An administrative law judge at the Federal Energy Regulatory Commission (FERC) has given lawyers for Enron until February 10 to submit direct testimony. The FERC is trying to determine whether Fastow used a sham transaction involving California wind farms to defraud Enron in ways that netted himself and friends millions of dollars in personal profit. It held a scheduling hearing last month.

In 1997 Enron applied for re-certification for three California wind plants -- Victory Gardens, Sky River, and Zond Systems -- as "Qualifying Facilities" (QFs) according to civil and criminal lawsuits filed against Fastow in federal court in Houston. To qualify for premium power purchase contracts with utilities under the Public Utility Regulatory Policy Act (PURPA), facilities must be owned by an independent power producer (IPP). Enron's purchase of the Oregon public utility Portland General Electric meant it was no longer an IPP and the QF status of its wind farms needed re-certifying before they could earn from PURPA contracts. But Fastow created special partnerships so that Enron could secretly control the wind farms, to hide company debt and increase profits, the lawsuit alleges.

Federal and state prosecutors are building a case that a few former Enron executives systematically fleeced California electricity consumers and taxpayers of many millions of dollars for alleged personal gain.

Fastow pleads not guilty. The FERC probe is to determine if the wind farms should be stripped of their status as QFs. A former associate and senior Enron financial executive, Michael Kopper, has already admitted to similar charges involving the wind projects.

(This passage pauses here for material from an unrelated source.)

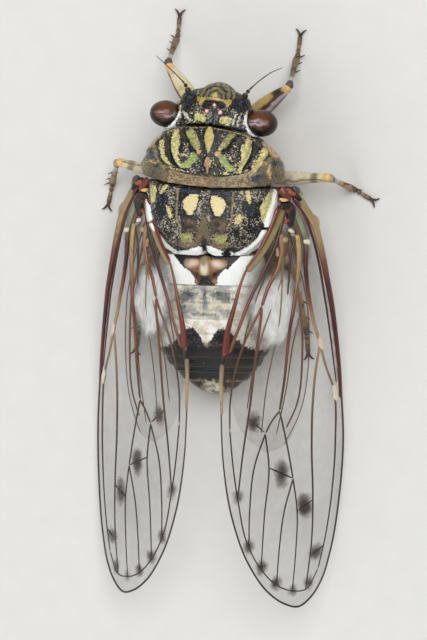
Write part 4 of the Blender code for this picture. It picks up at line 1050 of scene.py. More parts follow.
def make_clypeus():
    """The swollen face."""
    layers = (("arcs", "black", "umber", 0.1, 0.0), ("triangle", "gold", "yellow", 0.04, 0.2),
              ("dots", "soot", "black", 0.03, 0.0))
    material = shell("face_cuticle", ("olive", "khaki"), layers, ("gold", "sand"), 0.8, (0.25, 0.45))
    shape = ball(CLYPEUS_AT, CLYPEUS_RADII, 128, clypeus_marks, ridged)
    piece("face", on_head(shape), material, ("clypeus",))


def beak_paint(at):
    """Khaki to nearly black, with a dark line underneath."""
    colour = blend(at.share, ("khaki", "tan", "brown", "umber", "soot"))
    return over(colour, "umber", 0.8 * np.exp(-((at.aside / 0.25) ** 2)) * (at.lift < 0))


def make_rostrum():
    """The beak, folded back between the legs."""
    shape = bar(BEAK_LINE, BEAK_RADII, 28, 0.1, beak_paint)
    piece("beak", on_head(shape), painted("beak", Roughness=0.4), ("rostrum",))


def stem_paint(at):
    """Dark, lighter at the end."""
    return over(blend(at.share, ("umber", "soot", "umber")), "tan", ease(at.share, 0.85, 0.95) * 0.5)


def bristle_paint(at):
    """Dark with a pale tip."""
    return over(blend(at.share, ("umber", "soot", "soot", "umber")), "bone", ease(at.share, 0.93, 0.97))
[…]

Kopper has said that he used off-the-books partnerships involving personal friends -- including his own domestic partner -- to hide the fact that the only true investor in the partnerships was Fastow. Kopper says he even paid kickbacks to Fastow from money received for managing the partnerships. Kopper, who is helping in the case against Fastow, faces up to 15 years in prison for his wind fraud.